** Start Supplied data **
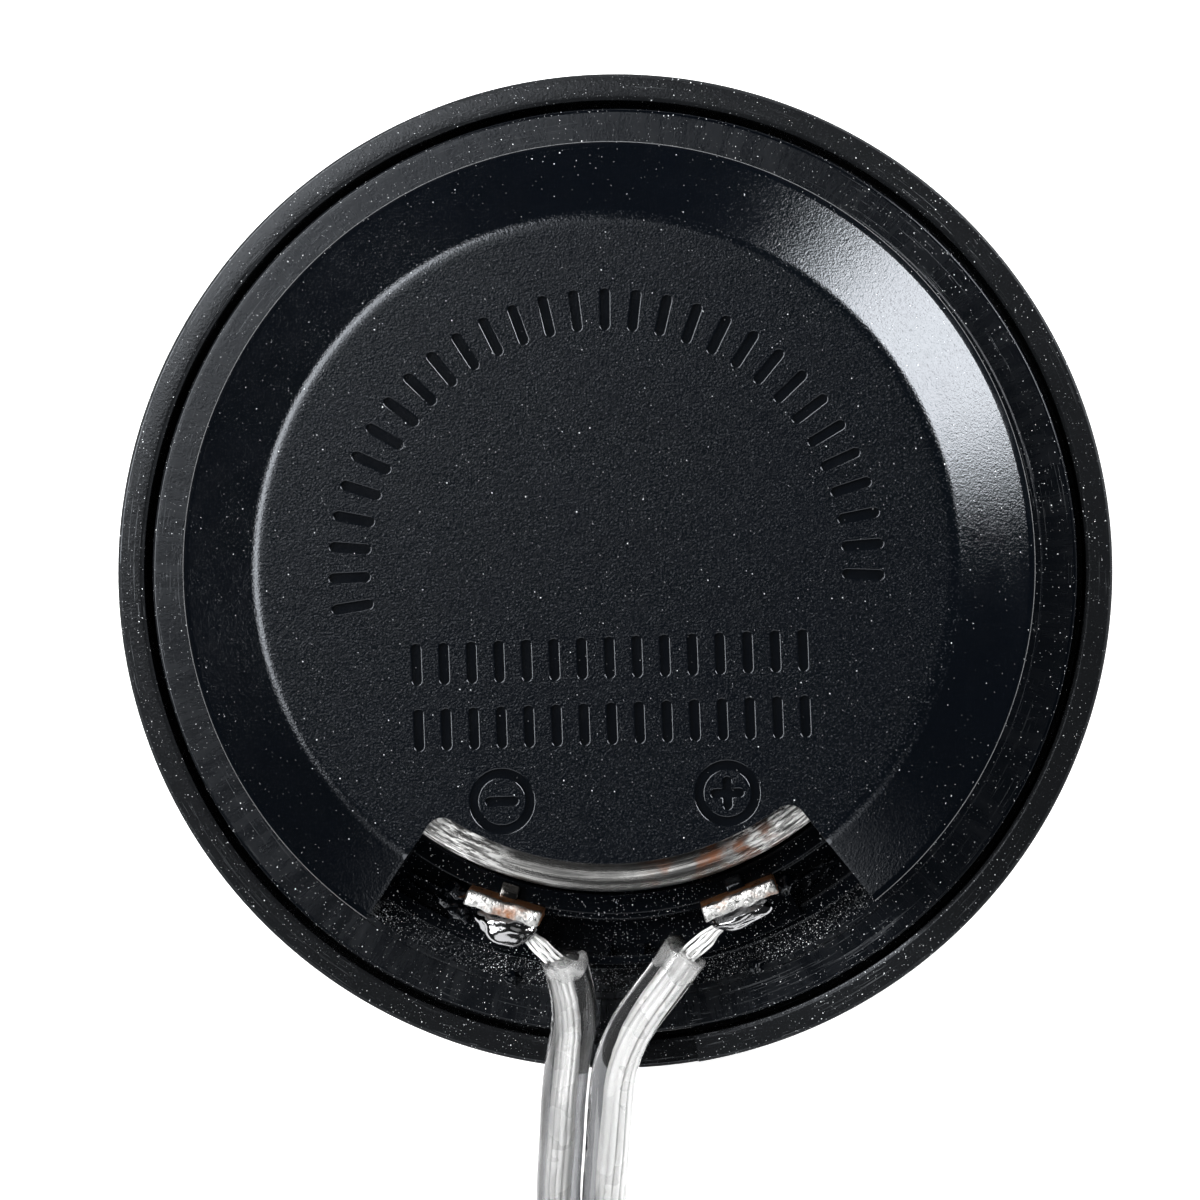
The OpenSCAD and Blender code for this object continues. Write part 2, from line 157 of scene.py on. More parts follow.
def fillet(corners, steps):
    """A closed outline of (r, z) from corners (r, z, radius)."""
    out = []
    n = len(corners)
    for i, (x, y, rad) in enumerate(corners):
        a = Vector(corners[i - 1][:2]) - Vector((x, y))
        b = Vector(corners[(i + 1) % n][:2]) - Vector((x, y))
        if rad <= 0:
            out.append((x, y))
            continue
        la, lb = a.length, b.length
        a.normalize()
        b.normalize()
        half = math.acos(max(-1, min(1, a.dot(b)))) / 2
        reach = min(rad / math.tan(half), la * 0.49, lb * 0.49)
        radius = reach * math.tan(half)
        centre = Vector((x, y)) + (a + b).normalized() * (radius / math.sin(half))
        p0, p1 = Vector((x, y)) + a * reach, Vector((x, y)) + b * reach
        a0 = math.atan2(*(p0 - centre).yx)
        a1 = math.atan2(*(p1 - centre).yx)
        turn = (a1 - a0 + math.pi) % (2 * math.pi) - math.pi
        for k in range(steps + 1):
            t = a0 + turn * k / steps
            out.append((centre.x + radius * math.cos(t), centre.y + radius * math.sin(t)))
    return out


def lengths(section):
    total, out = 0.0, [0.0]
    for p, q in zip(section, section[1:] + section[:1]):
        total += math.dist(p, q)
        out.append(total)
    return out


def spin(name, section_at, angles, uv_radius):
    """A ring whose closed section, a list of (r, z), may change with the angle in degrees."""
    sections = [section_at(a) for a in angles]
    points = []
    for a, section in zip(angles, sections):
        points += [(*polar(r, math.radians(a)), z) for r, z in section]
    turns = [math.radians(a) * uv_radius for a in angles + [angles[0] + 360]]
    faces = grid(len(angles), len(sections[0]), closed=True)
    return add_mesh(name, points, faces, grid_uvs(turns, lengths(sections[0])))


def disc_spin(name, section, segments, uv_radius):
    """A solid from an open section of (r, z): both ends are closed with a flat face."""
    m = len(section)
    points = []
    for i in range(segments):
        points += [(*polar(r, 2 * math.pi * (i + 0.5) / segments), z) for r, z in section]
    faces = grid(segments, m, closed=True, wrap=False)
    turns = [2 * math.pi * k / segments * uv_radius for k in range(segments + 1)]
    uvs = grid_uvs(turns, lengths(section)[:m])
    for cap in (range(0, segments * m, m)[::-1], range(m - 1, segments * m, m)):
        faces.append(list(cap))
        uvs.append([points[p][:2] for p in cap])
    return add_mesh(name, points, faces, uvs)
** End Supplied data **
Exercise aim -> Take the material above and return all of it exactly.

Written answer ->
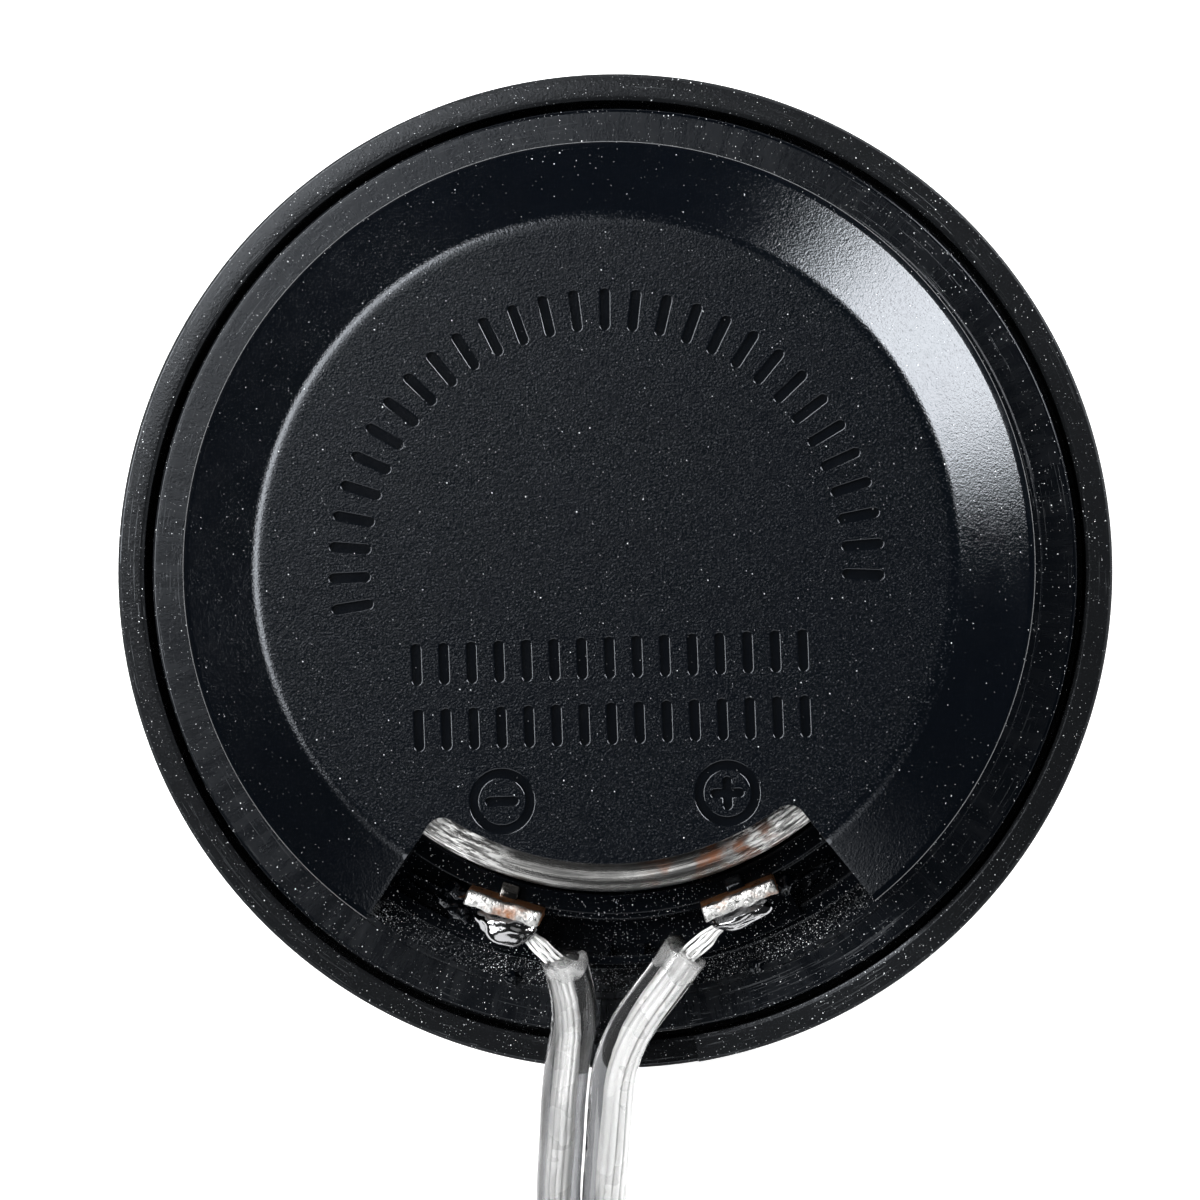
The OpenSCAD and Blender code for this object continues. Write part 2, from line 157 of scene.py on. More parts follow.
def fillet(corners, steps):
    """A closed outline of (r, z) from corners (r, z, radius)."""
    out = []
    n = len(corners)
    for i, (x, y, rad) in enumerate(corners):
        a = Vector(corners[i - 1][:2]) - Vector((x, y))
        b = Vector(corners[(i + 1) % n][:2]) - Vector((x, y))
        if rad <= 0:
            out.append((x, y))
            continue
        la, lb = a.length, b.length
        a.normalize()
        b.normalize()
        half = math.acos(max(-1, min(1, a.dot(b)))) / 2
        reach = min(rad / math.tan(half), la * 0.49, lb * 0.49)
        radius = reach * math.tan(half)
        centre = Vector((x, y)) + (a + b).normalized() * (radius / math.sin(half))
        p0, p1 = Vector((x, y)) + a * reach, Vector((x, y)) + b * reach
        a0 = math.atan2(*(p0 - centre).yx)
        a1 = math.atan2(*(p1 - centre).yx)
        turn = (a1 - a0 + math.pi) % (2 * math.pi) - math.pi
        for k in range(steps + 1):
            t = a0 + turn * k / steps
            out.append((centre.x + radius * math.cos(t), centre.y + radius * math.sin(t)))
    return out


def lengths(section):
    total, out = 0.0, [0.0]
    for p, q in zip(section, section[1:] + section[:1]):
        total += math.dist(p, q)
        out.append(total)
    return out


def spin(name, section_at, angles, uv_radius):
    """A ring whose closed section, a list of (r, z), may change with the angle in degrees."""
    sections = [section_at(a) for a in angles]
    points = []
    for a, section in zip(angles, sections):
        points += [(*polar(r, math.radians(a)), z) for r, z in section]
    turns = [math.radians(a) * uv_radius for a in angles + [angles[0] + 360]]
    faces = grid(len(angles), len(sections[0]), closed=True)
    return add_mesh(name, points, faces, grid_uvs(turns, lengths(sections[0])))


def disc_spin(name, section, segments, uv_radius):
    """A solid from an open section of (r, z): both ends are closed with a flat face."""
    m = len(section)
    points = []
    for i in range(segments):
        points += [(*polar(r, 2 * math.pi * (i + 0.5) / segments), z) for r, z in section]
    faces = grid(segments, m, closed=True, wrap=False)
    turns = [2 * math.pi * k / segments * uv_radius for k in range(segments + 1)]
    uvs = grid_uvs(turns, lengths(section)[:m])
    for cap in (range(0, segments * m, m)[::-1], range(m - 1, segments * m, m)):
        faces.append(list(cap))
        uvs.append([points[p][:2] for p in cap])
    return add_mesh(name, points, faces, uvs)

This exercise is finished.